■ Source data:
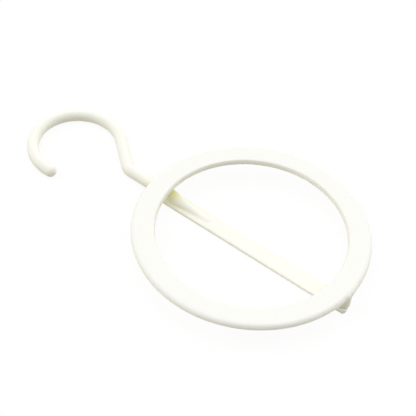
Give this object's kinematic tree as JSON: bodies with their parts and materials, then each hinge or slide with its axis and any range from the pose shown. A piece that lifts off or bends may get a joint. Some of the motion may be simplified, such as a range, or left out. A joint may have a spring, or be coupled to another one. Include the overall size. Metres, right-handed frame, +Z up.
{
  "type": "space-saving hanger",
  "caption": "Flat ring hanger with a sprung bar under the ring and a round rod hook on one side, for scarves, belts and ties.",
  "frame": {"origin": "middle of the bounding box at the underside, on the floor that the hanger lies on", "axes": "+Y along the stem towards the hook, +Z up through the ring's flat face, +X to the open side's right"},
  "size_m": [0.13, 0.2152, 0.0155],
  "materials": {
    "ivory": "satin moulded polypropylene",
    "warm_ivory": "satin moulded polypropylene, slightly warmer"
  },
  "bodies": {
    "moulding": {"ring": "ivory", "hook": "ivory", "neck_post": "ivory", "root_rib": "warm_ivory", "closing_tab": "ivory"},
    "bar": {"bar_strip": "warm_ivory"}
  },
  "joints": [
    {"name": "bar_flex", "type": "hinge", "parent": "moulding", "child": "bar", "pos_m": [0, -0.01495, 0.001], "axis": [1, 0, 0], "range_deg": [0, 8], "stiffness_Nm_per_rad": 0.3}
  ]
}
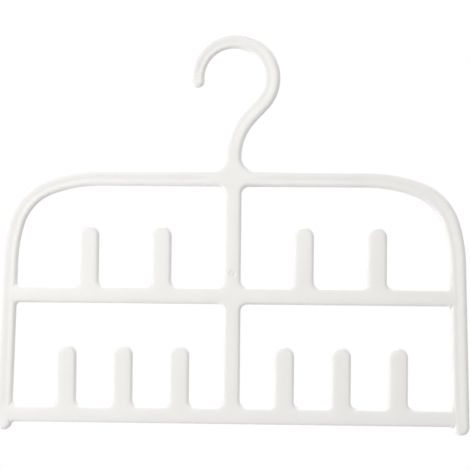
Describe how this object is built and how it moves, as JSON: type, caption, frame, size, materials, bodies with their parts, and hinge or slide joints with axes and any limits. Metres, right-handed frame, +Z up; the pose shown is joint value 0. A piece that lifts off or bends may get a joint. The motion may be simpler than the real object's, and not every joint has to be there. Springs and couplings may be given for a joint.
{
  "type": "scarf hanger",
  "caption": "One-piece moulded hanger: an open rail hook, an arched frame and two crossbars whose upright pegs keep scarves apart.",
  "frame": {"origin": "the rail's seat: the highest point of the hook's opening, in the mid-plane of the hanger's depth", "axes": "+X to the right seen from the front, +Y to the back along the rail, +Z up; the hook opens towards -X and the gate mark is on the front, -Y"},
  "size_m": [0.333, 0.009, 0.2807],
  "materials": {
    "moulding": "satin white injection-moulded polypropylene"
  },
  "bodies": {
    "root": {"hook": "moulding", "neck": "moulding", "top_beam": "moulding", "left_shoulder": "moulding", "right_shoulder": "moulding", "left_leg": "moulding", "right_leg": "moulding", "centre_post": "moulding", "upper_bar_left": "moulding", "upper_bar_right": "moulding", "lower_bar_left": "moulding", "lower_bar_right": "moulding", "upper_peg_1": "moulding", "upper_peg_2": "moulding", "upper_peg_3": "moulding", "upper_peg_4": "moulding", "lower_peg_1": "moulding", "lower_peg_2": "moulding", "lower_peg_3": "moulding", "lower_peg_4": "moulding", "lower_peg_5": "moulding", "lower_peg_6": "moulding", "gate_mark": "moulding"}
  },
  "joints": []
}
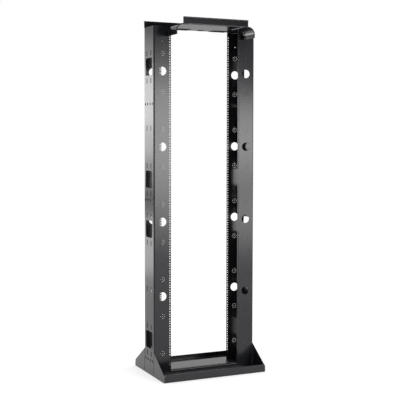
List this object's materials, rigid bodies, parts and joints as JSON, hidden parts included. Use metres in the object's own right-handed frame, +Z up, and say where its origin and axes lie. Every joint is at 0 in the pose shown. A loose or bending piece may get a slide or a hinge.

■ Written task:
Gather all lines with the string "slide" from the data.

■ Result:
Give this object's kinematic tree as JSON: bodies with their parts and materials, then each hinge or slide with its axis and any range from the pose shown. A piece that lifts off or bends may get a joint. Some of the motion may be simplified, such as a range, or left out. A joint may have a spring, or be coupled to another one. Include the overall size. Metres, right-handed frame, +Z up.
Describe how this object is built and how it moves, as JSON: type, caption, frame, size, materials, bodies with their parts, and hinge or slide joints with axes and any limits. Metres, right-handed frame, +Z up; the pose shown is joint value 0. A piece that lifts off or bends may get a joint. The motion may be simpler than the real object's, and not every joint has to be there. Springs and couplings may be given for a joint.
List this object's materials, rigid bodies, parts and joints as JSON, hidden parts included. Use metres in the object's own right-handed frame, +Z up, and say where its origin and axes lie. Every joint is at 0 in the pose shown. A loose or bending piece may get a slide or a hinge.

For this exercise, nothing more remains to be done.